In 1849 James G. Barry became the fourthteenth Mayor of St. Louis.
In April of 1849 he was elected to the office of Mayor for a one-year term. Two great catastrophies, fire and cholera, took place during his administration. Handling the resulting problems occupied most of his time as Mayor.
Fire broke out among steamboats at the levee on May 17, 1849. It burned 23 boats and the freight on the shore. The fire spread to the business district and destroyed most of it. The volunteer fire companies of that day were too weak to stop such a fire without great damage. Buildings were finally blasted with powder to provide a gap that halted the fire. The damage was estimated at $5,000,000. Mr. Barry approved several pieces of legislation as the result of the fire. $6,000 was appropriated immediately for relief of sufferers and for protection of property. No firewood was henceforth to be stored or sold at the wharf. The wood was to be inspected by the Lumber Master before being unloaded from the boat. Boats containing over 300 pounds of gun powder could not land within the City limits.

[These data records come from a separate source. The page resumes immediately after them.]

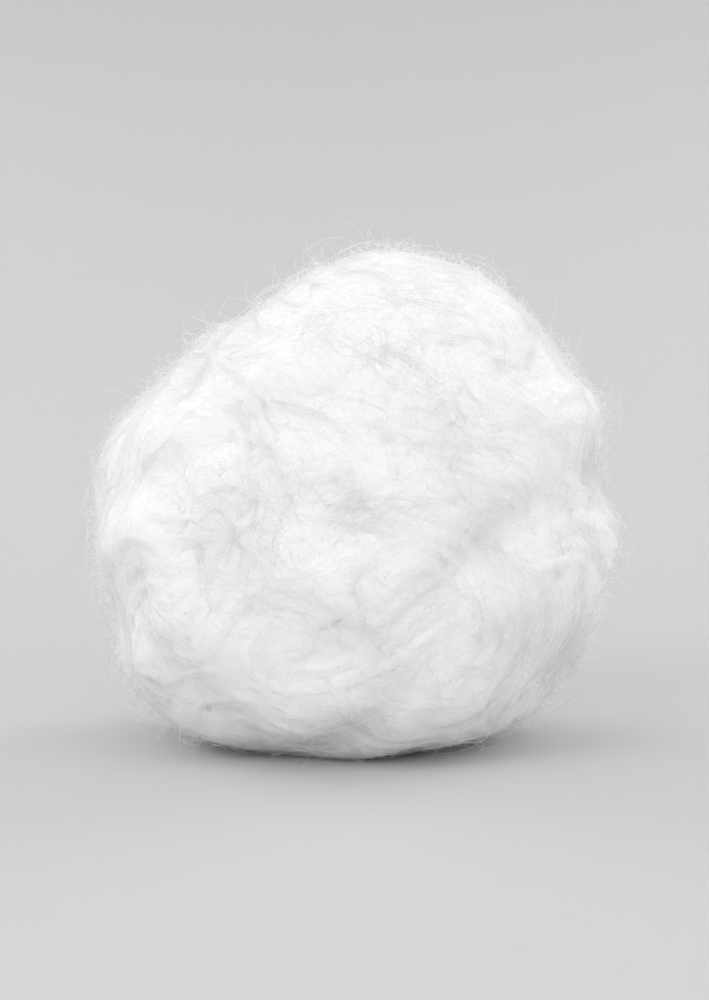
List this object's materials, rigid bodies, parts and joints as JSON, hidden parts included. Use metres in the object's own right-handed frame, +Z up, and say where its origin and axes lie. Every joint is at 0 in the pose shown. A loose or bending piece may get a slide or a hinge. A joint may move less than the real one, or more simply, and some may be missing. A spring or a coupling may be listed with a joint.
{
  "type": "cotton ball",
  "caption": "Soft, roughly round ball of loosely rolled bleached cotton wadding, pressed a little flat on a few sides, lying on a small flat spot.",
  "frame": {"origin": "middle of the ball's box from above, at the level of the flat spot that it lies on", "axes": "+Z up as the ball lies, -Y to the front, +X to the right and along the longest extent"},
  "size_m": [0.035, 0.034, 0.033],
  "materials": {
    "cotton": "loose matt bleached cotton wadding"
  },
  "bodies": {
    "root": {"cotton_ball": "cotton"}
  },
  "joints": []
}
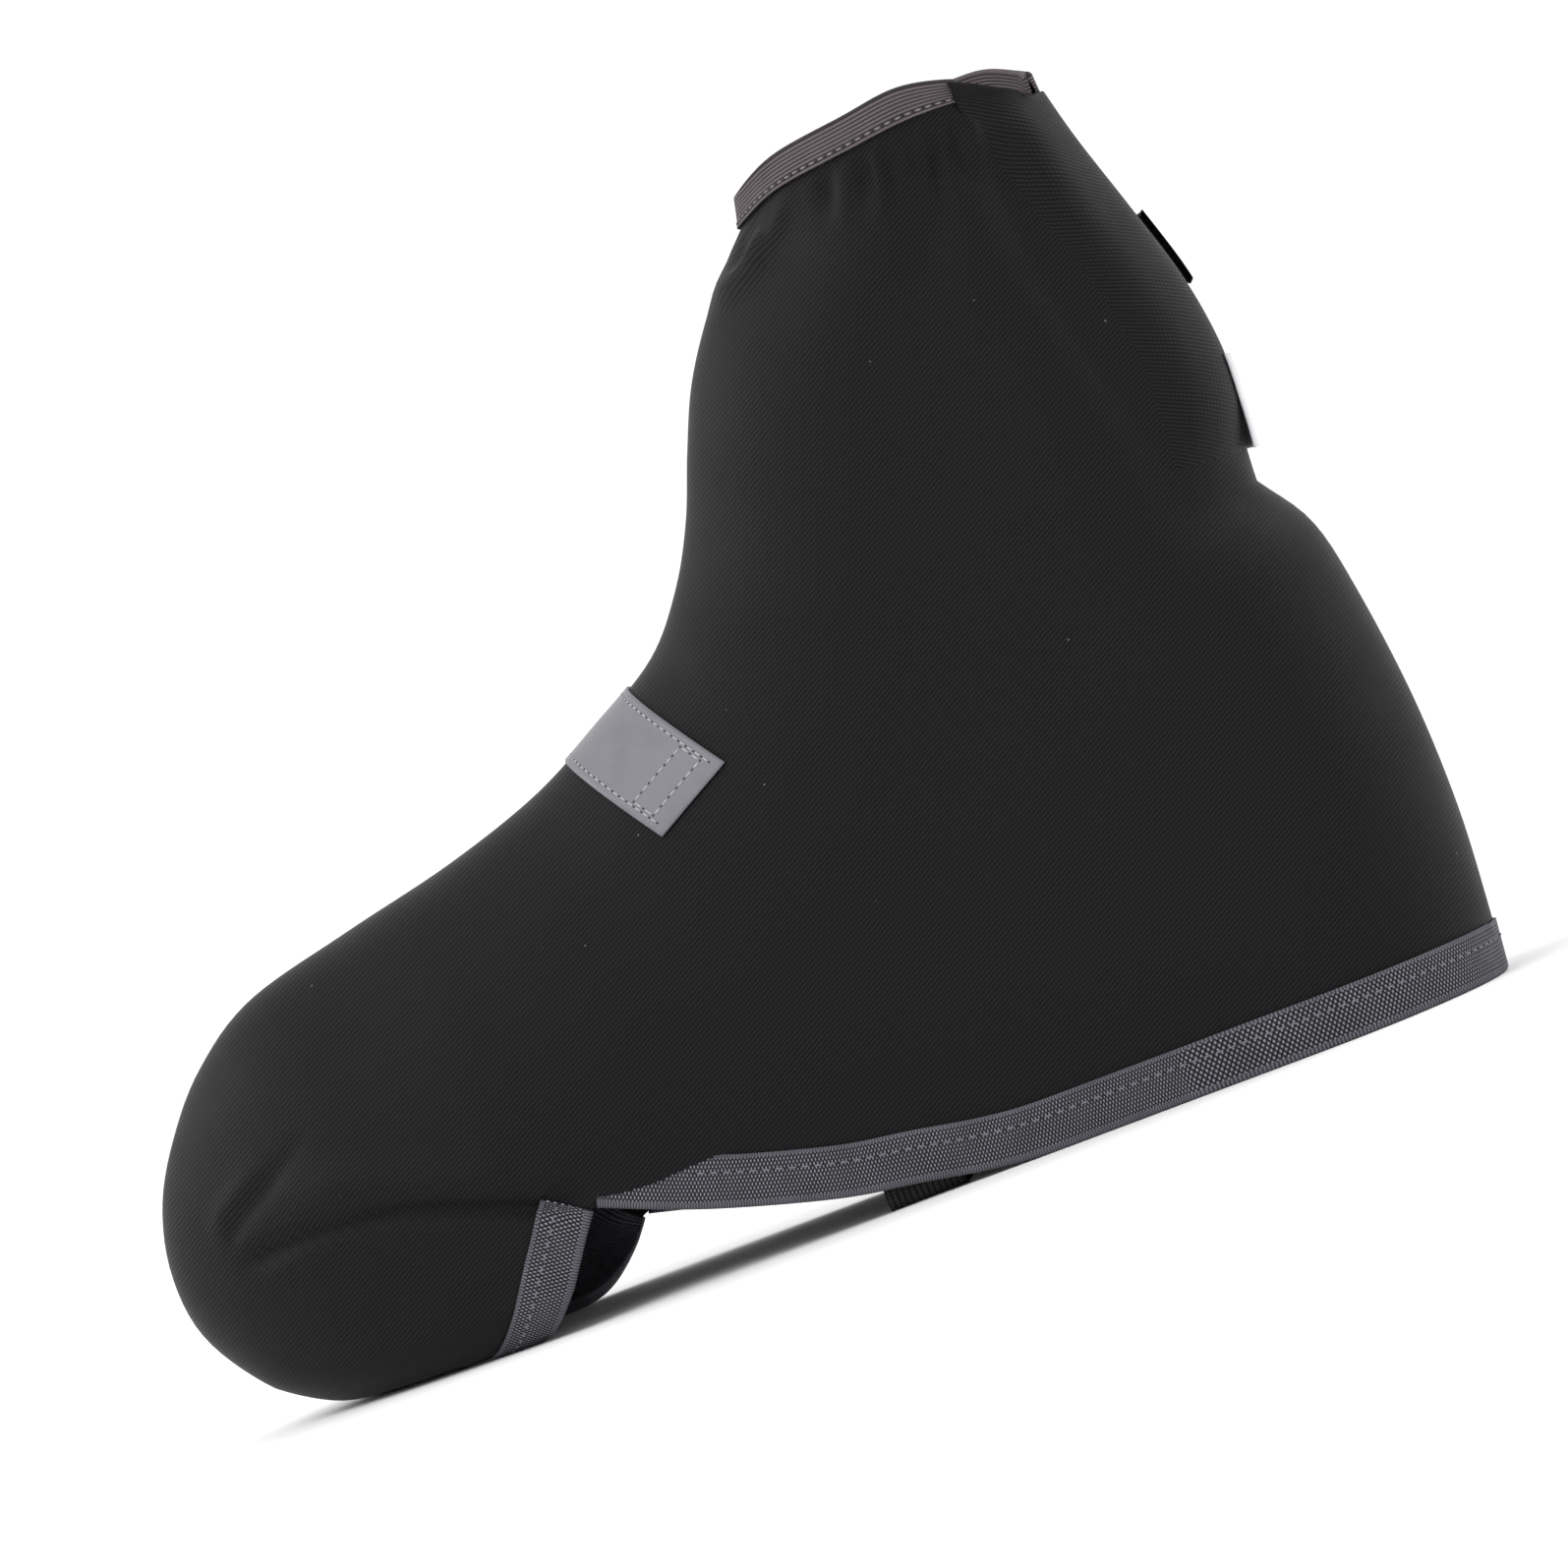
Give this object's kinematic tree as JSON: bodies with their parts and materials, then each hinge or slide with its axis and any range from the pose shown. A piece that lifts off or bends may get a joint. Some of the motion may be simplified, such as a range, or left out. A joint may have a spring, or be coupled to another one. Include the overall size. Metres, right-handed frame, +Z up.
{
  "type": "shoe cover",
  "caption": "Waterproof fabric shoe cover: open collar with ribbed elastic, back flap closure, toe pocket, bound lower edges, reflective strips and an elastic strap under the foot.",
  "frame": {"origin": "centre of the footprint box, on the floor that the cover stands on", "axes": "+X to the heel, -X to the toe, -Y the side that the picture shows, +Z up"},
  "size_m": [0.3439, 0.1002, 0.2574],
  "materials": {
    "shell_fabric": "matte black coated twill",
    "edge_tape": "dark grey woven tape",
    "collar_elastic": "warm grey ribbed elastic",
    "reflective": "grey reflective film on cloth",
    "rear_reflective": "light grey reflective film on cloth",
    "hook_tape": "black hook and loop tape",
    "strap_elastic": "black ribbed elastic"
  },
  "bodies": {
    "root": {"upper": "shell_fabric", "closure_flap": "shell_fabric", "hem_binding": "edge_tape", "toe_binding": "edge_tape", "collar_binding": "collar_elastic", "instep_strip": "reflective", "rear_reflective_strip": "rear_reflective", "closure_tab": "hook_tape", "underfoot_strap": "strap_elastic"}
  },
  "joints": []
}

St. Louis was a city of about 64,000 population in 1849. During the early days of the cholera epidemic, deaths reached 639 per week. This came at a time of great immigration from Europe. Many died on the boats and others were very ill on arriving. Mayor Barry summoned a Citizens Committee that framed resolutions censuring the Council for its lack of leadership during the outbreak of the disease. Then the City Council met and appropriated $50,000 for the emergency, and transferred its authority to the Citizens Committee to fight the plague. Quarantine regulations were established. Passengers were examined aboard boat. The newspapers of this period praise Mayor Barry's handling of these two calamities, fire and cholera.
As a result of all the immigration from Europe, the German speaking population of St. Louis was increasing rapidly. The Mayor approved legislation providing that all City Ordinances should be published in the German language in a German newspaper. It was the duty of the Mayor to appoint a translator to hold office for a year and do the translation upon his receipt of copies of Ordinances and resolutions from the City Register.